The U.S. $789 billion economic stimulus bill was spent on infrastructure investment, renewable energy and energy efficiency, advanced vehicles, and many other projects. The policy proved its effectiveness, resulting in the short-term boost and creating favorable conditions for the short and middle term investment. “In the longer term infrastructure investment can deliver positive returns to productivity”.
On the other hand, current national debt of the U.S. is now greater than $16 trillion and the budget deficit totals $1.1 trillion in the current year. These factors can have a negative influence on the national economy by significantly slowing it.

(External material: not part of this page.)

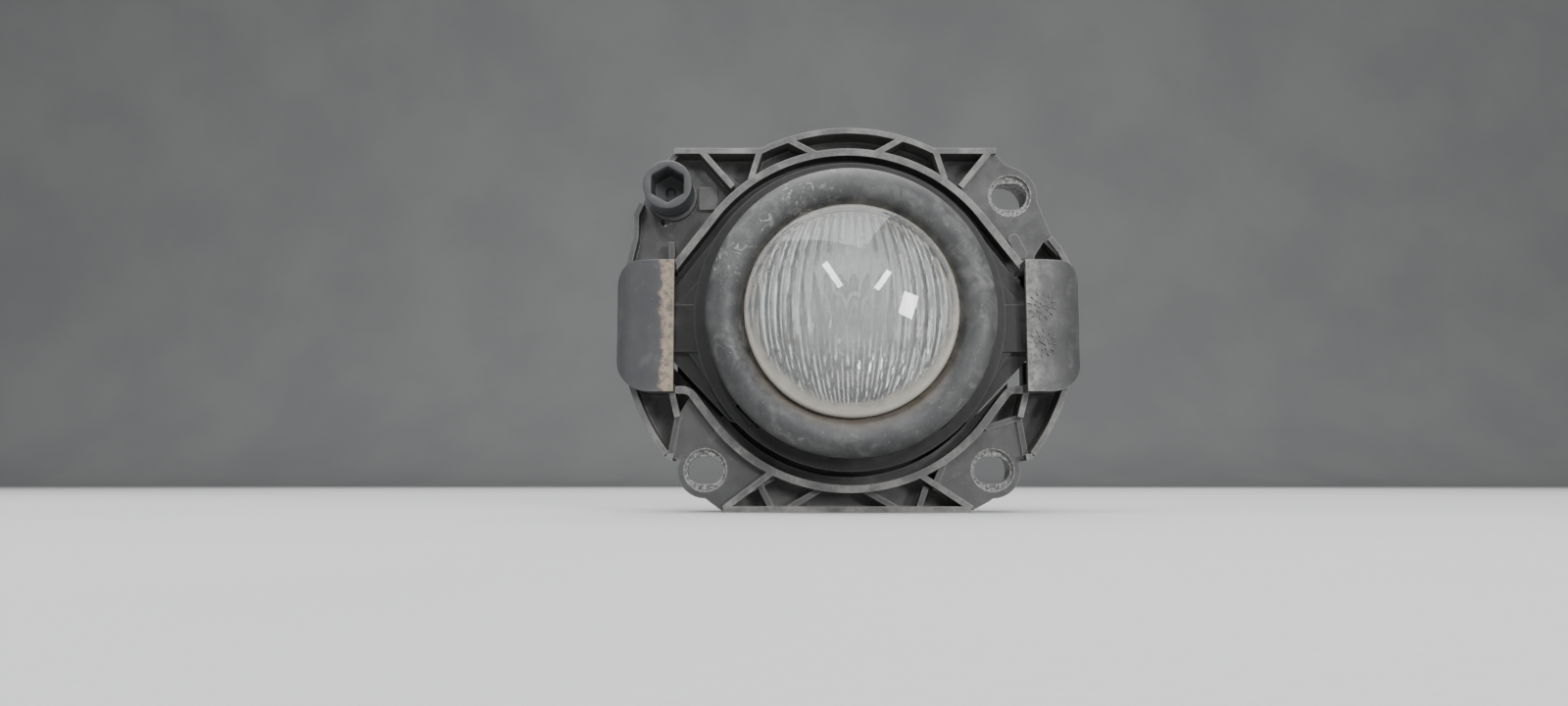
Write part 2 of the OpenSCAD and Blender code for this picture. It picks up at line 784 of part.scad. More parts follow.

On the top of the world economic recession, many national governments keep up to the austerity approach in the economy. Austerity is opposite to the stimulus and presupposes decrease in public spending, aimed at reducing the budget deficit.
According to Krugman, “austerity in depressed economies would deepen their depression”. Current economic situation in the Eurozone has proven this assumption.
However, as each national economy is unique, each of the stimulus and austerity theories can succeed under certain circumstances, as well as none of them could bring a desirable result under some other conditions.
Consequently, the most effective approach to the government regulation of a market economy is a compromise and taking into account economic cycles. It is a stimulus in the current U.S. economic policy. As soon as the economy would reach a stable growth on the peak of the economic cycle, the regular scheduled debt pay downs should take place. Such approach was expressed by Keynes and it is known as countercyclical fiscal policies.